Riforma dell’ordinamento regionale

Alle Regioni passerebbe la legislazione esclusiva sull’assistenza e sull’organizzazione sanitaria; sull’organizzazione scolastica e su parte dei programmi scolastici; su una nuova polizia amministrativa; verrebbe modificato in senso localistico il sistema fiscale. Questo significherebbe violare in settori fondamentali la parità dei cittadini, diritto sancito dall’art. 3 della Costituzione.

Formazione delle leggi

La riforma proposta modificherebbe l’attuale sistema di bicameralismo perfetto, lasciando alla Camera dei deputati la competenza sulle leggi che riguardano lo Stato, creando un Senato delle Regioni (i cui membri verrebbero eletti su base regionale in concomitanza con le elezioni dei Consigli regionali) con competenza sulle leggi a carattere regionale, e la facoltà di esprimersi anche su quelle nazionali (entro trenta giorni dall’approvazione della Camera) peraltro senza potere decisionale. La Camera a sua volta potrebbe annullare leggi regionali che ritenesse lesive di interessi nazionali.

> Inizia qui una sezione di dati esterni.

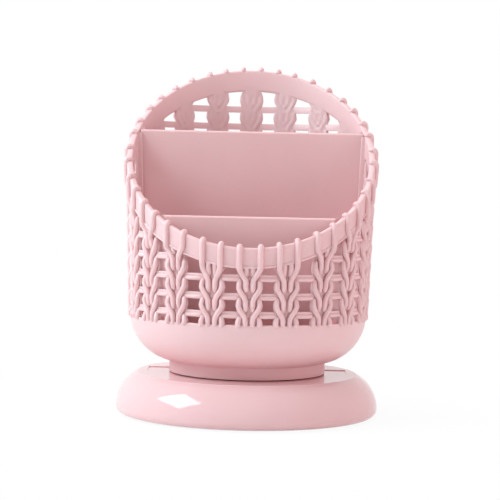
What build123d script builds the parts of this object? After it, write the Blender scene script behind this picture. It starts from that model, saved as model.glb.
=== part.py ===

Si tratta, come è facile intuire e come d’altra parte è parere unanime di tutti i costituzionalisti, di un intricato percorso che presenta ad ogni snodo pericoli di conflitti di competenza (la cui soluzione verrebbe assegnata alla Corte Costituzionale) con il risultato di bloccare o comunque di rendere estremamente farraginosa l’attività legislativa.